In my short review on Steam after I had finished a first go at the game, I think I’ve nailed the single line hook intended to encourage others to play it.
Threshold is brimming with atmosphere, despite the lack of air.
There’s a lot to be said for negative experiences in video games. By that, I don’t mean dealing with the insecurities of others in a large, multiplayer game like [literally any one with competitive modes]. Neither do I mean playing a game like [see AAA title with performance issues immediately after launch].
No, here I mean a game whose central premise is designed not to be fun. The creators of such a game have chosen to inflict suffering upon the player.

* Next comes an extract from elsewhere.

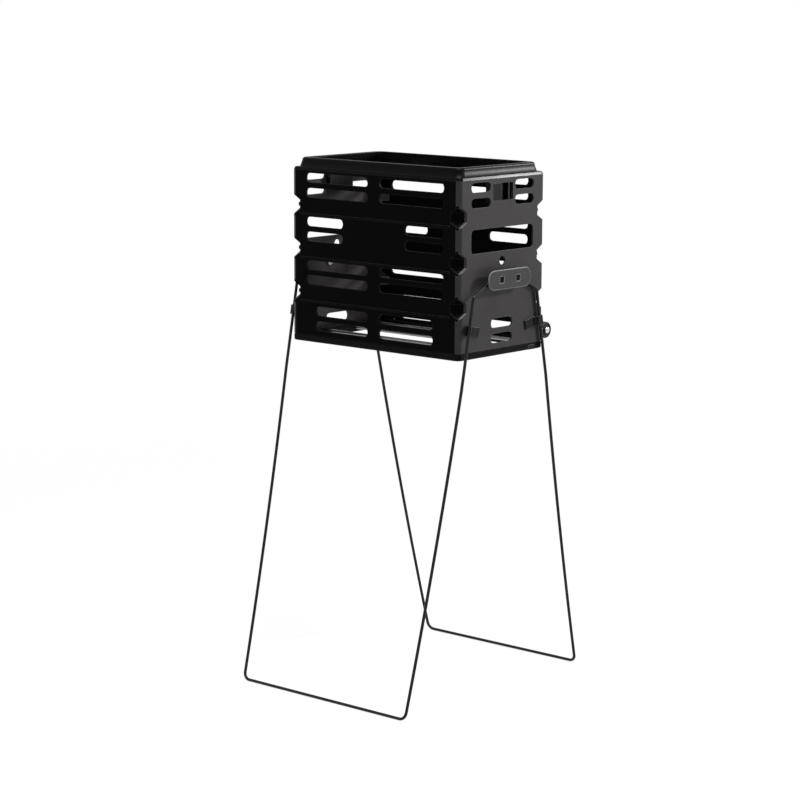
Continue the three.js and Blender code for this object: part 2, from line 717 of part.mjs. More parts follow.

Series such as Dark Souls bring this with an ideal of rising above the challenge. You are going to feel pain and death, but come out the other side all the greater and gratified to have done so.
A title like Pathologic, one I have no intention of playing despite the appeal of the writing because I am not a masochist, wants despair to get further and further into you. Saving people, or even just saving yourself, is meant to be hard.
Threshold’s gameplay in particular leans on this pillar. You are here to do a job, with menial tasks designed to test your competence. None of them are difficult things to do, but how you manage resources and your inexperienced body against the atmosphere is a key part of its design.
Getting on top of these tasks isn’t too tricky, but following the clues while keeping your breath and everything else running is tense.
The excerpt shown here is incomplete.